A Velhinha, a Poça e a Graça Perdida – Crônica de um Milagre Miúdo
Ontem, o Rio de Janeiro não teve manchete, mas teve um milagre. Eu saí cedo um desses dias raros em que o trabalho termina antes do sol morrer. Quando o efetivo é pequeno, o mundo parece mais leve. Eu vim embora satisfeito: cortaria o cabelo, ajeitaria a aparência, talvez enganasse a tristeza com um penteado novo.
Foi então, na travessia da passarela, que a tragédia doce da vida brasileira se apresentou: uma velhinha, pequena como uma lembrança, lutava com uma sacola quase maior que ela. A voz era um fio de renda frágil, mas de uma doçura que só o tempo concede. Perguntei se precisava de ajuda. Ela respondeu:
Sim, graças a Deus.
Há séculos não se ouvia essa gratidão. A maioria hoje responde com desconfiança, medo, ou ironia. Ela não agradeceu a Deus e à Virgem Maria como quem agradece ao próprio milagre de ainda existir bondade. Peguei a sacola. Para mim, era leve. Para ela, era o peso do mundo.

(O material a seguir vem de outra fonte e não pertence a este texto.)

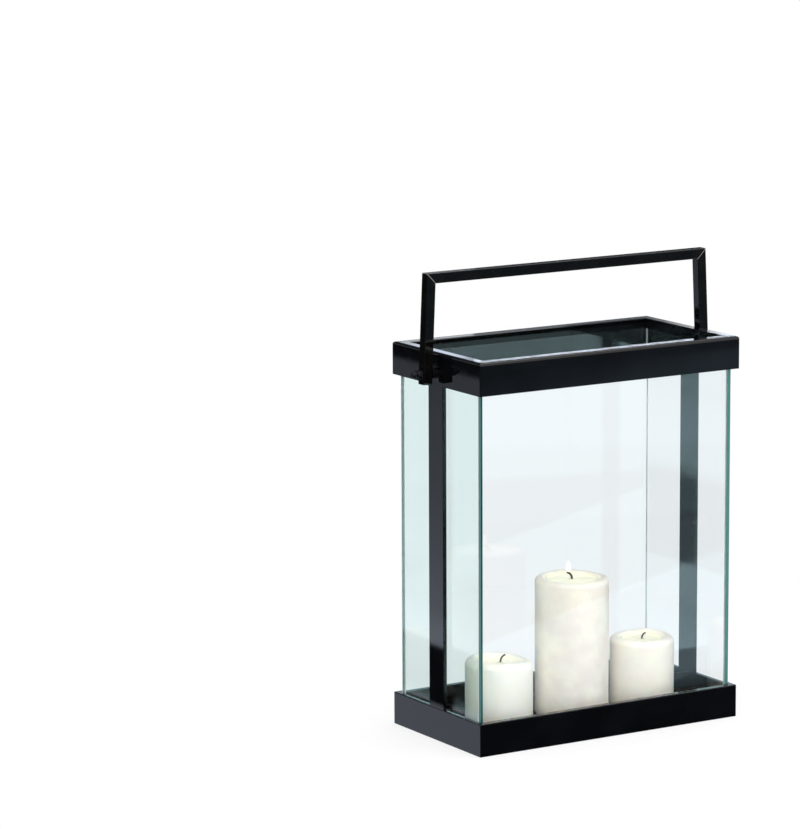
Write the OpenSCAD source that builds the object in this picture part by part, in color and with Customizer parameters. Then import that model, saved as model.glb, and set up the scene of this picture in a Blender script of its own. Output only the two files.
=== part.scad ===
// Hurricane candle lantern: a black steel tray and rim joined by two flat
// struts, four standing glass panes, a mitred bail handle that swings on
// two pivot bolts, and three pillar candles standing on the tray.
// Frame: origin at the centre of the underside, +X along the long side,
// +Y to the back, +Z up. Millimetres.

/* [Lantern body] */
// Outer length of tray and rim along X
body_w = 300; // [250:1:380]
// Outer depth of tray and rim along Y
body_d = 158; // [130:1:200]
// Height of the rim's top face above the ground
rim_top = 381; // [300:1:480]
// Thickness of the folded sheet of tray and rim
sheet_t = 2; // [1.5:0.1:2.4]

/* [Tray] */
// Height of the tray's outer wall
tray_h = 32; // [26:1:44]
// Width of the tray's land outside the left and right panes
land_w = 5; // [4.8:0.1:9]
// Width of the tray's land outside the front and back panes
land_d = 7; // [4.8:0.1:9]
// Depth of the well below the land
well_depth = 22; // [12:0.5:28]
// Rounding of the fold round the tray's top
tray_edge_r = 0.8; // [0.4:0.1:1.6]
// Rounding of the tray's upright corners
tray_corner_r = 0.5; // [0.3:0.1:1.5]
// Thickness of the plate that closes the underside
bottom_t = 1.5; // [1:0.1:3]

/* [Rim] */
// Height of the rim band
rim_h = 32; // [26:1:44]
// Width of the rim's top face on the left and right, outer face to mouth
rim_top_w = 12; // [11:0.1:18]
// Width of the rim's top face at the front and back
rim_top_d = 13; // [11:0.1:18]
// Drop of the inner lip below the top face, lip sheet included
lip_drop = 10; // [6:0.5:14]
// Rounding of the fold round the rim's top
rim_edge_r = 3; // [1.6:0.1:4]
// Rounding of the rim's upright corners
rim_corner_r = 0.6; // [0.3:0.1:1.8]
// Chamfer round the mouth
mouth_chamfer = 0.8; // [0.3:0.1:1.2]

/* [Glass] */
// Thickness of the glass panes
glass_t = 4; // [3:0.5:5]
// Arris ground on the long edges of the panes
glass_arris = 0.4; // [0.2:0.1:0.8]
// Clearance between the glass and the steel beside and above it
glass_clear = 0.3; // [0.1:0.1:0.8]

/* [Struts] */
// Width of the flat strut in the middle of each short side
strut_w = 26; // [18:1:40]
// Thickness of the strut
strut_t = 4; // [3.4:0.1:4.6]
// Chamfer on the long edges of the strut
strut_edge = 0.3; // [0.2:0.1:0.8]
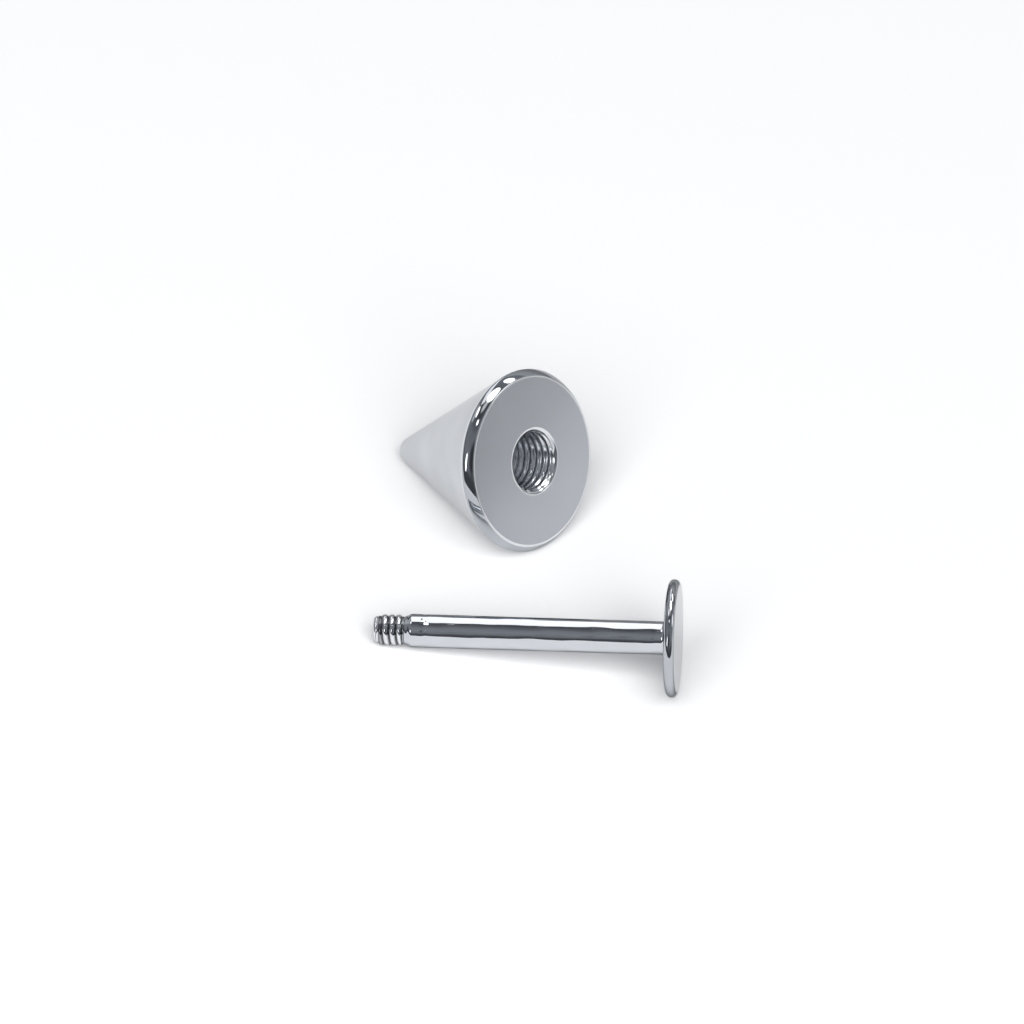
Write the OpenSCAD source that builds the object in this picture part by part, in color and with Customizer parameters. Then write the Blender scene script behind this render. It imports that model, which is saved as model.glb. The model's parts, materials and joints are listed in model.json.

Enquanto caminhávamos, ela me confidenciou: “Quando chove, eu me molho toda.”
E, como se o destino quisesse provar o ponto, surgiu uma poça d’água. Ela resmungou com um “aí, aí!”, desses que misturam dor e dignidade. Não reclamei achei graça. Não de zombaria, mas de ternura. Era a graça que o brasileiro perdeu: rir da própria desgraça sem deixar de agradecer.
Ao chegar no ponto, perguntei se ela esperaria o ônibus. Não, meu filho. Eu vou subir o morrão.
Subir o morrão! Aquelas três palavras eram uma metáfora nacional. O Brasil é essa senhora: pequena, frágil, carregando o peso do mundo, agradecendo a Deus entre poças de lama e subindo, com esforço e fé, o morrão da vida.
Deixei-a ali, e fui embora com uma alegria estranha, dessas que não se compra nem se explica. Talvez o milagre não estivesse em ajudá-la mas em lembrar que, apesar de tudo, ainda há quem agradeça.
Eis o drama brasileiro em sua forma mais pura: um país de velhinhas heroicas e moços cansados, tentando atravessar a rua sem perder a fé.